When Global Design Meets European Global Product Realisation- Design Techniques and Challenges
DS 78: Proceedings of the 16th International conference on Engineering and Product Design Education (E&PDE14), Design Education and Human Technology Relations, University of Twente, The Netherlands, 04-05.09.2014
Editor: Erik Bohemia, Arthur Eger, Wouter Eggink, Ahmed Kovacevic, Brian Parkinson, Wessel Wits
Author: Advani, Resham; Frost, Katherine; Gwashavanhu, Elton; Linda, Sara; Rane, Sham; Read, Matthew; Samatar, Mohamoud; Shafiq, Sultan; Sharif, Mohammed
Institution: City University London, United Kingdom
Section: International Collaboration
This paper explains the effect of group collaboration via distance communication with the emphasis on designing a new product. It furthermore highlights the challenges and barriers encountered during the design phase following the Tuckman model and the methods taken to overcome these challenges. As a part of the European Global Product Realisation (EGPR) project students were placed in groups to conduct a project with the cooperation of three Universities: City University London with Engineering Design (ED) Students, University of Strathclyde with Product Design (PD) students and the University of Malta with ED students.
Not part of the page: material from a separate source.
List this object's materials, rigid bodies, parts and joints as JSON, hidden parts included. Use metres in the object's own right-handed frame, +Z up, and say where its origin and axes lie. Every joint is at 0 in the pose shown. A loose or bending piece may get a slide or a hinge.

Project participants were given the task of designing, building and testing an innovative airplane tray table while collaborating in virtual teams. The primary aim was to enhance student’s team building experience and communication in order to provide an insight of real life work when undertaking a multidisciplinary design task.
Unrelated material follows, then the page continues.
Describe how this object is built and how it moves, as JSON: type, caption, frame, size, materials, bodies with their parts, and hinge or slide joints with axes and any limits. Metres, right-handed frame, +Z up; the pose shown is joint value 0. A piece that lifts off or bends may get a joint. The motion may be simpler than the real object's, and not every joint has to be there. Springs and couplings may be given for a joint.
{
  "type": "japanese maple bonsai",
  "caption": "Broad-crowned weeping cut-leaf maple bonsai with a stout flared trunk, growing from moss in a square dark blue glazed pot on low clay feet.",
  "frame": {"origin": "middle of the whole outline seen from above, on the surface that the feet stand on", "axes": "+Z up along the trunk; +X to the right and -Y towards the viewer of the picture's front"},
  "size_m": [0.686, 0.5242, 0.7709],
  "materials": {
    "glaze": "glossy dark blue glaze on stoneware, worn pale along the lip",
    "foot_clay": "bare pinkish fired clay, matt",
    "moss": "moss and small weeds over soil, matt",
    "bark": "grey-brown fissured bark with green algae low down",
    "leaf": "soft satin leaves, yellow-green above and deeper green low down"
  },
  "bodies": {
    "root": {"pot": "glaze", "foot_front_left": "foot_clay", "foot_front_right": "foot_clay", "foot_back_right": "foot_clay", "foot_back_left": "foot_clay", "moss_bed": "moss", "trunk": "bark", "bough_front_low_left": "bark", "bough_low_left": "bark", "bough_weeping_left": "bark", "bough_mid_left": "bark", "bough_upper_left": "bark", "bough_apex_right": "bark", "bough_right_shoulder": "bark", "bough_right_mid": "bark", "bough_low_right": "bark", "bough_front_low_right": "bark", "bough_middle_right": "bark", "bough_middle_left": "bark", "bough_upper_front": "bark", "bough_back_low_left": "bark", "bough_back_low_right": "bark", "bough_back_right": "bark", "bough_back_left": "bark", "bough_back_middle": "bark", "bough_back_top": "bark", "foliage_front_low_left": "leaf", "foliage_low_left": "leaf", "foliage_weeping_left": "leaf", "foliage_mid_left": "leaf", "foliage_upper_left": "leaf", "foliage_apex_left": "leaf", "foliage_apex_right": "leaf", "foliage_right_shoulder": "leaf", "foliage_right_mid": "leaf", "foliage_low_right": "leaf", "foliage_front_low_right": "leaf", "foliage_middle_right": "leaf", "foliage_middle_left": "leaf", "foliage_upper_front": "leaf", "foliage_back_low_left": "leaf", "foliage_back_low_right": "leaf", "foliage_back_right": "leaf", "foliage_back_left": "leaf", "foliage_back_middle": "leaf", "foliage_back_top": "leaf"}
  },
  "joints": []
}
Throughout the project, management and communication were closely recorded; various phases of the project had to be conducted to successfully solve the problem. The phases comprise of research, conceptualisation, detailed design, prototyping and testing. Through each phase students had to exchange knowledge and skills, by exchanging their design tools from their academic orientation leading to an application of combination of tools. This consequently caused some members to fall out of their comfort zone when utilizing unfamiliar processes.